Army chief Gen. Ashfaq Pervez Kayani canceled a trip to London where he had been scheduled to meet the UK defense minister, according to a Pakistani official and the defense minister’s office. The official, who wished not to be named because he was not authorized to speak to reporters, said the trip was canceled so Kayani could handle the crisis after high-level U.S. security officials levied the accusations against Pakistan’s military-run intelligence agency.

Kayani met Monday with Meng, according to local Pakistani TV reports.

Prior to his meetings in Pakistan, Meng said he would discuss ways to “contribute to national security and regional stability” with Pakistani leaders.

Beijing provides Pakistan with aid and direct foreign investment, while Pakistan offers Beijing important diplomatic backing in the face of Muslim-majority nations who might otherwise criticize China’s handling of its Muslim Uighur population.

China is concerned that Uighur militants are living in northwest Pakistan alongside al-Qaida-linked extremists.
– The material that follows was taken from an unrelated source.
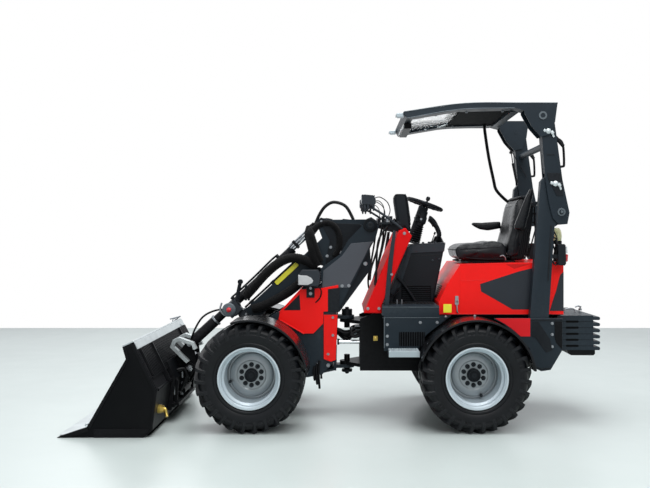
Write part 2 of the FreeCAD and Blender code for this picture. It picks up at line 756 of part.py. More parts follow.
# ---------------------------------------------------------------- front frame
def make_front_chassis():
    body = frame_body("front_chassis")
    inner = chassis_half - plate
    axle_top = axle_z + axle_half_height
    axle_x = wheelbase_front
    both_slabs(body, "front_plates", inner, chassis_half, [
        (80, 800), (80, 440), (182, 328), (292, 306), (axle_x - 190, 306),
        (axle_x - 120, axle_top), (axle_x + 120, axle_top), (900, 440), (905, 520), (760, 640),
        (500, 800)])
    for name, low in (("upper_tongue", lug_upper + lug_plate + 2),
                      ("lower_tongue", lug_lower - 2 * lug_plate - 2)):
        block(body, name, 0, 96, -lug_radius, lug_radius, low, low + lug_plate)
        post(body, name + "_end", 0, 0, lug_radius, low, low + lug_plate)
        cut_post(body, name + "_bore", 0, 0, steer_pin_radius + running_gap, low - 1,
                 low + lug_plate + 1)
    block(body, "rear_wall", 80, 96, -inner, inner, 640, 800)
    block(body, "rear_wall_low", 80, 96, -inner, inner, 353, 460)
    slab(body, "belly_plate", -inner, inner, [
        (96, 353), (200, 330), (300, 312), (500, 312), (500, 328), (302, 328), (202, 346),
        (96, 369)])
    both_slabs(body, "lift_lugs", eye_half + side_gap, eye_half + side_gap + 20, [
        (110, 364), (202, 344), (240, 337), (lift_base_x + 42, lift_base_z + 20),
        (lift_base_x + 20, lift_base_z + 40), (lift_base_x - 20, lift_base_z + 40),
        (lift_base_x - 42, lift_base_z + 10)])
    disc(body, "lift_pin", lift_base_x, lift_base_z, 22, -eye_half - 26, eye_half + 26)
    block(body, "axle_bridge", axle_x - 90, axle_x + 90, -inner, inner, axle_top, axle_top + 16)
    cut_disc(body, "axle_drive_room", axle_x, axle_z, axle_half_height + 48, -96, 96)


def make_lower_panels():
    body = frame_body("lower_panels")
    low = tower_inner + tower_plate
    both_slabs(body, "panel_strip", low, low + 14, [
        (83, 437), (70, 771), (173, 771), (173, 443), (120, 424)])
    both_slabs(body, "panel_plate", low, low + 14, [
        (176, 709), (250, 632), (324, 632), (509, 734), (497, 795), (348, 957), (190, 969),
        (64, 993), (66, 812), (74, 800), (176, 795)])


def make_boom_tower():
    body = frame_body("boom_tower")
    both_slabs(body, "tower_plates", tower_inner, tower_inner + tower_plate, [
        (-140, 1463), (-202, 1475), (-239, 1432), (-213, 1340), (-184, 1289), (37, 856),
        (74, 800), (490, 800), (348, 957), (190, 985), (195, 1116), (52, 1221), (-10, 1327)])
    slab(body, "tower_back", -tower_inner, tower_inner, [
        (-100, 1115), (37, 856), (74, 800), (92, 800), (53, 864), (-86, 1122)])
    slab(body, "rear_box", -100, 100, [
        (-172, 1290), (-183, 1110), (58, 782), (74, 782), (74, 800), (-60, 1115), (-150, 1270)])
    disc(body, "boom_pin", -boom_pivot_x, boom_pivot_z, boom_pin_radius,
         -tower_inner - 30, tower_inner + 30)


def make_front_lamps():
    body = frame_body("front_lamps")
    low = tower_inner + tower_plate + 14
    both_slabs(body, "front_lamp", low + 2, low + 80, [
        (200, 1000), (197, 1085), (215, 1108), (330, 1108), (350, 1085), (350, 1000), (335, 986),
        (215, 986)])
    both_slabs(body, "lamp_bracket", low, low + 10, box_points(240, 900, 300, 1000))


# ---------------------------------------------------------------- lift cylinder
def lift_body(label):
    """A body drawn along the lift cylinder: X runs from its lower pin to its upper pin."""
    rise = math.degrees(math.atan2(lift_eye_z.value - lift_base_z.value,
                                   lift_eye_x.value - lift_base_x.value))
    return new_body(label, x=pivot_x + lift_base_x, z=lift_base_z, turn=-rise)


def make_lift_cylinder():
    body = lift_body("lift_cylinder")
    disc(body, "lift_base_eye", 0, 0, 44, -eye_half, eye_half)
    rod(body, "lift_neck", 0, 0, eye_half, 30, 62)
    rod(body, "lift_barrel", 0, 0, lift_barrel_radius, 60, lift_barrel_length)
    cut_rod(body, "lift_bore", 0, 0, lift_rod_radius + running_gap, 84, lift_barrel_length + 1)
    cut_disc(body, "lift_base_bore", 0, 0, 22 + running_gap, -eye_half - 1, eye_half + 1)


def make_lift_rod():
    body = lift_body("lift_rod")
    reach = Size(math.hypot(lift_eye_x.value - lift_base_x.value,
                            lift_eye_z.value - lift_base_z.value), "0")
    reach.text = (f"sqrt(({lift_eye_x.text} - {lift_base_x.text}) ^ 2"
                  f" + ({lift_eye_z.text} - {lift_base_z.text}) ^ 2)")
    rod(body, "lift_rod_bar", 0, 0, lift_rod_radius, 88, reach - 20)
    disc(body, "lift_rod_eye", reach, 0, 36, -eye_half, eye_half)
    cut_disc(body, "lift_rod_bore", reach, 0, 22, -eye_half - 1, eye_half + 1)


# ---------------------------------------------------------------- boom
def make_boom_outer():
    body = boom_body("boom_outer")
    block(body, "outer_tube", outer_start, outer_end, -tube_half, tube_half, tube_low, tube_high)
    both_slabs(body, "pivot_plates", tube_half, tube_half + plate, [
        (-62, -10), (-30, -55), (30, -60), (lift_eye_along - 23, -48), (lift_eye_along + 27, -38),
        (500, tube_low + 2), (540, tube_high - 5), (330, tube_high),
        (tilt_pin_along + 42, tilt_axis_up + 2), (tilt_pin_along + 15, tilt_axis_up + 30),
        (tilt_pin_along - 18, tilt_axis_up + 28), (tilt_pin_along - 60, tilt_axis_up - 33),
        (-8, 55), (-50, 40)])
    disc(body, "pivot_boss", 0, 0, 50, side_gap - tower_inner, tower_inner - side_gap)
    slab(body, "rear_web", -tube_half, tube_half, [
        (40, tube_low), (outer_start, tube_low), (outer_start, tube_high), (115, tube_high),
        (40, tube_low + 30)])
    both_discs(body, "lift_stub", lift_eye_along, 0, 25, eye_half + side_gap, tube_half + 1)
    wall = tube_wall
    cut_slab(body, "outer_hollow", wall - tube_half, tube_half - wall, box_points(
        inner_start - 40, tube_low + wall, outer_end + 1, tube_high - wall))
    cut_disc(body, "pivot_bore", 0, 0, boom_pin_radius + running_gap, -tower_inner, tower_inner)
    disc(body, "tilt_rod_pin", tilt_pin_along, tilt_axis_up, tilt_pin_radius,
         -tube_half - plate, tube_half + plate)


def make_tilt_rod():
    body = boom_body("tilt_rod")
    disc(body, "tilt_rod_eye", tilt_pin_along, tilt_axis_up, 30, -20, 20)
    rod(body, "tilt_rod_bar", 0, tilt_axis_up, tilt_rod_radius, tilt_pin_along + 20, 1450)
    cut_disc(body, "tilt_rod_bore", tilt_pin_along, tilt_axis_up, tilt_pin_radius, -21, 21)


def make_boom_inner():
    body = boom_body("boom_inner")
    low = tube_low + tube_wall + tube_gap
    high = tube_high - tube_wall - tube_gap
    half = tube_half - tube_wall - tube_gap
    end = nose_along - 70
    block(body, "inner_tube", inner_start, end, -half, half, low, high)
    cut_slab(body, "inner_hollow", 8 - half, half - 8, box_points(
        inner_start - 1, low + 8, end - 40, high - 8))
    both_slabs(body, "nose_plates", half - 18, half, [
        (end - 10, low), (nose_along + 10, low + 8), (nose_along + 45, nose_up - 15),
        (nose_along + 45, nose_up + 20), (nose_along + 15, nose_up + 45),
        (nose_along - 25, nose_up + 40), (end - 10, high)])
    cut_disc(body, "nose_bore", nose_along, nose_up, nose_pin_radius + running_gap, -half - 1,
             half + 1)


def make_coupler_pin():
    body = boom_body("coupler_pin")
    disc(body, "nose_pin", nose_along, nose_up, nose_pin_radius, -118, 118)


def make_tilt_cylinder():
    body = boom_body("tilt_cylinder")
    rod(body, "tilt_barrel", 0, tilt_axis_up, tilt_barrel_radius, 555, 1480)
    cut_rod(body, "tilt_bore", 0, tilt_axis_up, tilt_rod_radius + running_gap, 554, 1470)


def make_tilt_clevis():
    body = boom_body("tilt_clevis")
    ear = nose_along - 121
    rod(body, "tilt_sleeve", 0, tilt_axis_up, tilt_barrel_radius + 7, 1350, ear - 26)
    cut_rod(body, "tilt_sleeve_bore", 0, tilt_axis_up, tilt_barrel_radius + running_gap,
            1349, 1560)
    disc(body, "tilt_eye", ear, tilt_axis_up, 30, -22, 22)
    cut_disc(body, "tilt_eye_bore", ear, tilt_axis_up, 18, -23, 23)


def make_hose_coupler():
    body = boom_body("hose_coupler")
    out = tube_half + 72
    block(body, "coupler_block", 1130, 1235, tube_half + 12, out, 190, 285)
    block(body, "coupler_bracket", 1140, 1190, tube_half, tube_half + 12, tube_low + 20, 250)
    for number, up in enumerate((215, 260)):
        cut_disc(body, f"port_{number}", 1182, up, port_radius, out - port_depth, out)


# ---------------------------------------------------------------- coupler and bucket
def make_quick_coupler():
    body = frame_body("quick_coupler")
    slab(body, "coupler_plate", -330, 330, [
        (1300, 92), (1274, 318), (1330, 434), (1304, 447), (1246, 322), (1272, 90)])
    ear_x = nose_x + tilt_arm * cosine(90)
    ear_z = nose_z + tilt_arm
    both_slabs(body, "coupler_arms", 76, 100, [
        (nose_x - 48, nose_z - 20), (nose_x - 15, nose_z - 50), (1262, 220), (1262, 330),
        (1300, 440), (ear_x + 32, ear_z + 5), (ear_x + 10, ear_z + 30), (ear_x - 20, ear_z + 26),
        (ear_x - 32, ear_z), (nose_x - 48, nose_z + 25)])
    both_discs(body, "ear_stub", ear_x, ear_z, 16, 30, 77)
    cut_disc(body, "coupler_bore", nose_x, nose_z, nose_pin_radius + running_gap, -101, 101)


def make_bucket():
    body = frame_body("bucket")
    wall = bucket_wall
    slab(body, "bucket_shell", -bucket_half, bucket_half, [
        (1364, 0), (front_reach, 0), (front_reach - 20, 12), (1747, 72), (1485, 529), (1508, 609),
        (1434, 643), (1276, 320), (1307, 52)])
    cut_slab(body, "bucket_hollow", wall - bucket_half, bucket_half - wall, [
        (1369, wall), (1319, 57), (1288, 318), (1441, 628), (1502, 600), (1480, 529), (1480, 400),
        (2050, 400), (2050, wall)])


# ---------------------------------------------------------------- steering cylinder
def make_steering_cylinder():
    barrel = frame_body("steering_cylinder")
    height = 560
    side = 108
    post(barrel, "steer_base_eye", -400, side, 32, height - 22, height + 22)
    rod(barrel, "steer_barrel", side, height, 26, -376, -130)
    cut_rod(barrel, "steer_bore", side, height, 15 + running_gap, -340, -129)
    cut_post(barrel, "steer_base_bore", -400, side, 14 + running_gap, height - 23, height + 23)
    bar = frame_body("steering_rod")
    rod(bar, "steer_rod_bar", side, height, 15, -240, 62)
    post(bar, "steer_rod_eye", 84, side, 28, height - 20, height + 20)
    cut_post(bar, "steer_rod_bore", 84, side, 16, height - 21, height + 21)
    return barrel


# ---------------------------------------------------------------- build everything
def make_all():
    for place, x, side in (("front_left", wheelbase_front, 1), ("front_right", wheelbase_front, -1),
                           ("rear_left", -wheelbase_rear, 1), ("rear_right", -wheelbase_rear, -1)):
        make_wheel(place, x, side)
    make_axle("front_axle", wheelbase_front)
    make_axle("rear_axle", -wheelbase_rear)
    make_fenders("front_fenders", wheelbase_front, 72, 176)
    make_fenders("rear_fenders", -wheelbase_rear, 18, 172)
    make_rear_chassis()
    make_side_tanks()
    make_operator_deck()
    make_rear_skirts()
    make_front_shield()
    make_console()
    make_steering_column()
    make_steering_wheel()
    make_display_pod()
    make_control_levers()
    make_work_lights()
    make_engine_block()
    make_counterweight()
    for side, sign in (("left", 1), ("right", -1)):
        make_rops_post(side, sign)
        make_rops_arm(side, sign)
    make_tail_lights()
    make_engine_hood()
    make_seat()
    make_rops_cross_tube()
    make_roof_frame()
    make_roof_panel()
    make_roof_light_bar()
    make_grab_rail()
    make_front_chassis()
    make_lower_panels()
    make_boom_tower()
    make_front_lamps()
    make_lift_cylinder()
    make_lift_rod()
    make_boom_outer()
    make_tilt_rod()
    make_boom_inner()
    make_coupler_pin()
    make_tilt_cylinder()
    make_tilt_clevis()
    make_hose_coupler()
    make_quick_coupler()
    make_bucket()
    make_steering_cylinder()


def check_and_export():
    doc.recompute()
    bodies = [item for item in doc.Objects if item.TypeId == "PartDesign::Body"]
    faults = [item.Name for item in doc.Objects
              if "Invalid" in item.State or "Error" in item.State]
    faults += [item.Label for item in bodies if item.Shape.isNull() or not item.Shape.isValid()]
    if faults:
        raise RuntimeError("these objects have errors: " + ", ".join(faults))
    os.makedirs("parts", exist_ok=True)
    for item in bodies:
        item.Shape.exportStep(f"parts/{item.Label}.step")
        print(item.Label, len(item.Shape.Solids), round(item.Shape.Volume / 1e6, 3))


make_all()
check_and_export()
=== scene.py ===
"""Looks of the mini wheel loader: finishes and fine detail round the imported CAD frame.

Lengths are in metres. Places are given from the steering pivot (X forward, Y left, Z up) by
at(x, y, z), or along the boom from its pivot by on_boom(along, y, up).
"""
import bmesh
import bpy
import json
import math
import random
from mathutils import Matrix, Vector


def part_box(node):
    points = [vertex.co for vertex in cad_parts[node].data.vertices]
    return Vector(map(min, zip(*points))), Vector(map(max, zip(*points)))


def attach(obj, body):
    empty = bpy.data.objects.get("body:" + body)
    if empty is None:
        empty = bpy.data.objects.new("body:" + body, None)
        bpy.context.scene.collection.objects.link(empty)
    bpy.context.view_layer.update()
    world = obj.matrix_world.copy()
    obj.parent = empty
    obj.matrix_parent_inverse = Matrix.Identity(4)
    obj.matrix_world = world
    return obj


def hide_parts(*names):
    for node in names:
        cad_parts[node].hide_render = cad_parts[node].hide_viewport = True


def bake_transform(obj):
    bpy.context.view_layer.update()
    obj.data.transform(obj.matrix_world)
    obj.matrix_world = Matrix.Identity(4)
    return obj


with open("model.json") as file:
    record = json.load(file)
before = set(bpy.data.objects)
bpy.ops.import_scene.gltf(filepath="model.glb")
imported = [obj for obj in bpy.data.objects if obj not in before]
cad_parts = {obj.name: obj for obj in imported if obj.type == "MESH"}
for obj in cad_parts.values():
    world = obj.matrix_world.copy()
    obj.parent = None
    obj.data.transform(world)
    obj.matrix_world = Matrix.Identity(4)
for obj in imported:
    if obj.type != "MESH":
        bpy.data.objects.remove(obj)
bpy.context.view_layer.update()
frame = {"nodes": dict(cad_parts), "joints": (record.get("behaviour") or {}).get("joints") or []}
random.seed(7)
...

Pakistan says it has killed or extradited several of those militants over the past few years, but acknowledges that some remain at-large in the area.

China and Pakistan have long had good ties, in large part due to their mutual distrust of India.

While China fought India in a brief but bloody 1962 border war, Pakistan has fought its neighbor three times since 1947.

Relations between Washington and Islamabad hit rock bottom after high-level U.S. security officials alleged last week that Pakistani intelligence forces had backed insurgents who attacked the U.S. Embassy in Afghanistan and, separately, wounded 77 American soldiers in a truck bomb this month.

Washington is demanding that Pakistan launch an attack against those insurgents, whose leadership is believed to be based in northwest Pakistan close to the Afghan border. The U.S. has given Pakistan billions of dollars in military and non-military aid over the last 10 years to try and secure its cooperation.

Pakistani leaders have dismissed the U.S. allegations and have shown no signs that they plan to act on the renewed American demand.

As if to underline that Pakistan can look elsewhere for defense support, the army took part in joint exercises with forces from Saudi Arabia. The exercises took place close to the town of Jhelum in Punjab province. An army statement noted that Saudi Arabia was “Pakistan’s special friend.”

Saudi Arabia has given millions of dollars to Pakistan and its religious clerics over the past 20 years, seeking to cultivate it as a Sunni Muslim ally against Muslim Shiite-led Iran.